OBJECTIVE >> Please reproduce every record, keeping each one exactly as written.

DATA IN THIS EXERCISE >>

====================

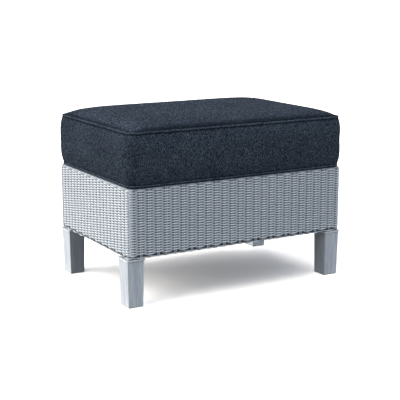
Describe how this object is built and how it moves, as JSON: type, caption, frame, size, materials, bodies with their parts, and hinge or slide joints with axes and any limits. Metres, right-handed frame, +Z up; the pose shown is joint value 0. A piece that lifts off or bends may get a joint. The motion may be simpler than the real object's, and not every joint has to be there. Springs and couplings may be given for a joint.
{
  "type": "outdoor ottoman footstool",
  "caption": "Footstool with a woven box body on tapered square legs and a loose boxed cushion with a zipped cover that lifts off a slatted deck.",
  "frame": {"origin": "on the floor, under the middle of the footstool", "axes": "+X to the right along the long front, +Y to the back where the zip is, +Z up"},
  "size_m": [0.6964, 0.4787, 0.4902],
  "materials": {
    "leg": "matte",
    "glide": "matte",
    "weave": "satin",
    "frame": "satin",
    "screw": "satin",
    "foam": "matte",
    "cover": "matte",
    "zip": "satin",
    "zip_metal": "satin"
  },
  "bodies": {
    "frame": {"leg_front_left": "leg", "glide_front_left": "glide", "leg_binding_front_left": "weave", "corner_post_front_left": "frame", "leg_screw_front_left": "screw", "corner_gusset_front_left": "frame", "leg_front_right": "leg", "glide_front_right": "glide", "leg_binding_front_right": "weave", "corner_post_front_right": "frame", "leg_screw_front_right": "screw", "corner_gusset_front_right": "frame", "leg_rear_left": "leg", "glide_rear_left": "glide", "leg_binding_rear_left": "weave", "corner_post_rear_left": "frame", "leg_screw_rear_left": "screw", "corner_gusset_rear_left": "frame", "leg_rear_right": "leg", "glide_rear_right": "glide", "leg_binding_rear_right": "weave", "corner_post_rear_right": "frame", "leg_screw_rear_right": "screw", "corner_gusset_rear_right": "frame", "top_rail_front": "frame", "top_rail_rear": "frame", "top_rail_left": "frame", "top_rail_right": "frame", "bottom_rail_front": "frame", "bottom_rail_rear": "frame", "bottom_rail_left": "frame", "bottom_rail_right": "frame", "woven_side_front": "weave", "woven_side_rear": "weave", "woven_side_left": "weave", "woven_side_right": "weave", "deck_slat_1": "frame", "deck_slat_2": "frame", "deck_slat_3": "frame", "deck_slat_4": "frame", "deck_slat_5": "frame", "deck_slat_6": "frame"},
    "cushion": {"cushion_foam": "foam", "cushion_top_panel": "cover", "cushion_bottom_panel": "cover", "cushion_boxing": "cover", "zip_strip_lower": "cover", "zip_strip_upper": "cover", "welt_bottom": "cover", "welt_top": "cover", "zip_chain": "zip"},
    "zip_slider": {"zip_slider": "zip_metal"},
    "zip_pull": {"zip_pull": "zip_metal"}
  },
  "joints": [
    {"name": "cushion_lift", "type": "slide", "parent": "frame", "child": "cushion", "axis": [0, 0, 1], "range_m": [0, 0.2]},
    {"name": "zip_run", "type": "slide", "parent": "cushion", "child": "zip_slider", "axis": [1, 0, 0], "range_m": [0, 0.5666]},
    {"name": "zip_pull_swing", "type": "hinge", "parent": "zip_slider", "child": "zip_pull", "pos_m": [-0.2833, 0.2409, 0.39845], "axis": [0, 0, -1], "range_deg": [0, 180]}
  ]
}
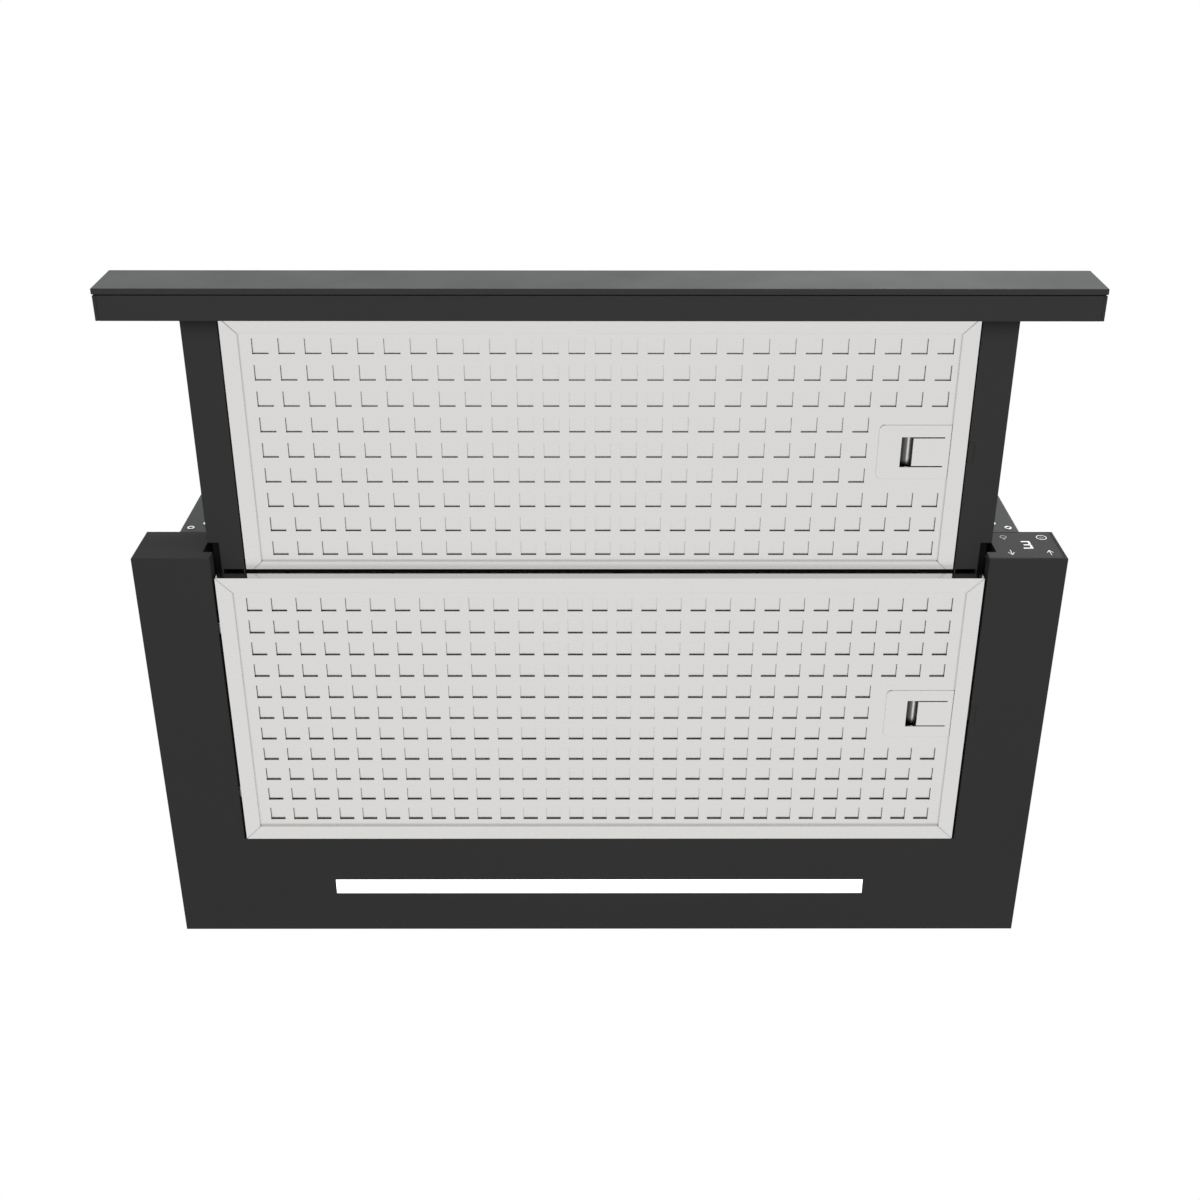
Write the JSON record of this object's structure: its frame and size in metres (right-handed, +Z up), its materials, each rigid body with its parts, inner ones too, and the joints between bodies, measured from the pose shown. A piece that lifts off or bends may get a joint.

====================

RESPONSE >>
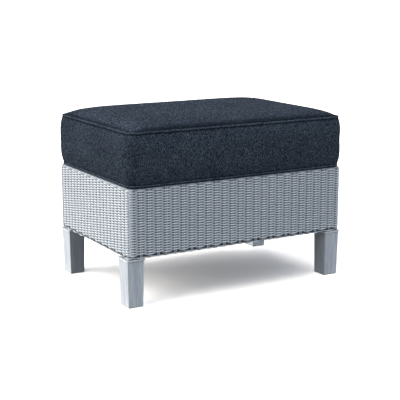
Describe how this object is built and how it moves, as JSON: type, caption, frame, size, materials, bodies with their parts, and hinge or slide joints with axes and any limits. Metres, right-handed frame, +Z up; the pose shown is joint value 0. A piece that lifts off or bends may get a joint. The motion may be simpler than the real object's, and not every joint has to be there. Springs and couplings may be given for a joint.
{
  "type": "outdoor ottoman footstool",
  "caption": "Footstool with a woven box body on tapered square legs and a loose boxed cushion with a zipped cover that lifts off a slatted deck.",
  "frame": {"origin": "on the floor, under the middle of the footstool", "axes": "+X to the right along the long front, +Y to the back where the zip is, +Z up"},
  "size_m": [0.6964, 0.4787, 0.4902],
  "materials": {
    "leg": "matte",
    "glide": "matte",
    "weave": "satin",
    "frame": "satin",
    "screw": "satin",
    "foam": "matte",
    "cover": "matte",
    "zip": "satin",
    "zip_metal": "satin"
  },
  "bodies": {
    "frame": {"leg_front_left": "leg", "glide_front_left": "glide", "leg_binding_front_left": "weave", "corner_post_front_left": "frame", "leg_screw_front_left": "screw", "corner_gusset_front_left": "frame", "leg_front_right": "leg", "glide_front_right": "glide", "leg_binding_front_right": "weave", "corner_post_front_right": "frame", "leg_screw_front_right": "screw", "corner_gusset_front_right": "frame", "leg_rear_left": "leg", "glide_rear_left": "glide", "leg_binding_rear_left": "weave", "corner_post_rear_left": "frame", "leg_screw_rear_left": "screw", "corner_gusset_rear_left": "frame", "leg_rear_right": "leg", "glide_rear_right": "glide", "leg_binding_rear_right": "weave", "corner_post_rear_right": "frame", "leg_screw_rear_right": "screw", "corner_gusset_rear_right": "frame", "top_rail_front": "frame", "top_rail_rear": "frame", "top_rail_left": "frame", "top_rail_right": "frame", "bottom_rail_front": "frame", "bottom_rail_rear": "frame", "bottom_rail_left": "frame", "bottom_rail_right": "frame", "woven_side_front": "weave", "woven_side_rear": "weave", "woven_side_left": "weave", "woven_side_right": "weave", "deck_slat_1": "frame", "deck_slat_2": "frame", "deck_slat_3": "frame", "deck_slat_4": "frame", "deck_slat_5": "frame", "deck_slat_6": "frame"},
    "cushion": {"cushion_foam": "foam", "cushion_top_panel": "cover", "cushion_bottom_panel": "cover", "cushion_boxing": "cover", "zip_strip_lower": "cover", "zip_strip_upper": "cover", "welt_bottom": "cover", "welt_top": "cover", "zip_chain": "zip"},
    "zip_slider": {"zip_slider": "zip_metal"},
    "zip_pull": {"zip_pull": "zip_metal"}
  },
  "joints": [
    {"name": "cushion_lift", "type": "slide", "parent": "frame", "child": "cushion", "axis": [0, 0, 1], "range_m": [0, 0.2]},
    {"name": "zip_run", "type": "slide", "parent": "cushion", "child": "zip_slider", "axis": [1, 0, 0], "range_m": [0, 0.5666]},
    {"name": "zip_pull_swing", "type": "hinge", "parent": "zip_slider", "child": "zip_pull", "pos_m": [-0.2833, 0.2409, 0.39845], "axis": [0, 0, -1], "range_deg": [0, 180]}
  ]
}
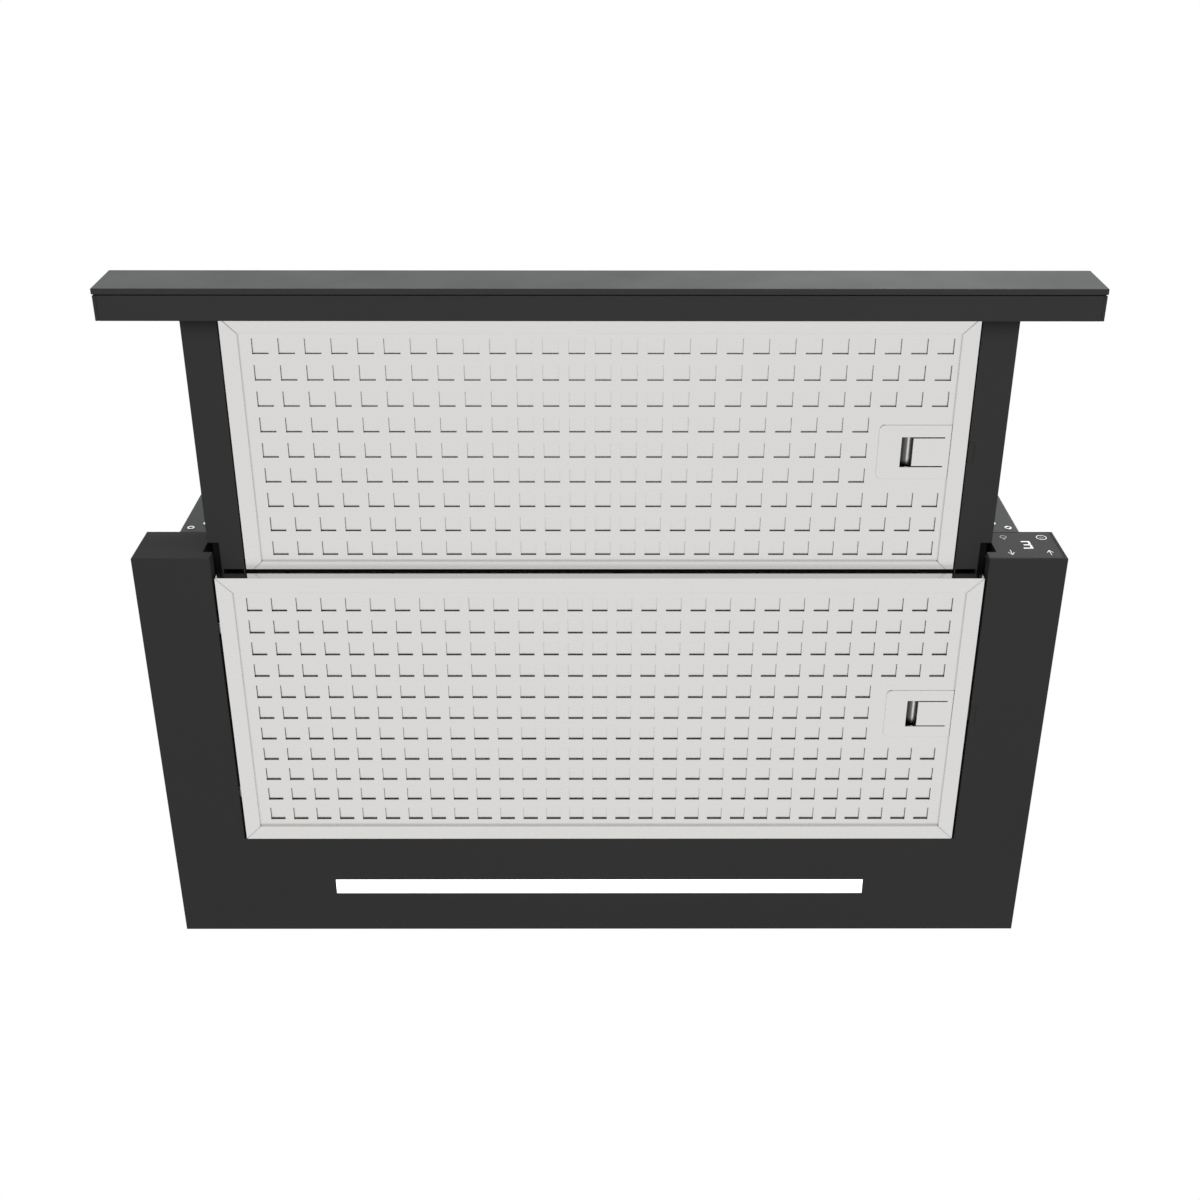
Write the JSON record of this object's structure: its frame and size in metres (right-handed, +Z up), its materials, each rigid body with its parts, inner ones too, and the joints between bodies, measured from the pose shown. A piece that lifts off or bends may get a joint.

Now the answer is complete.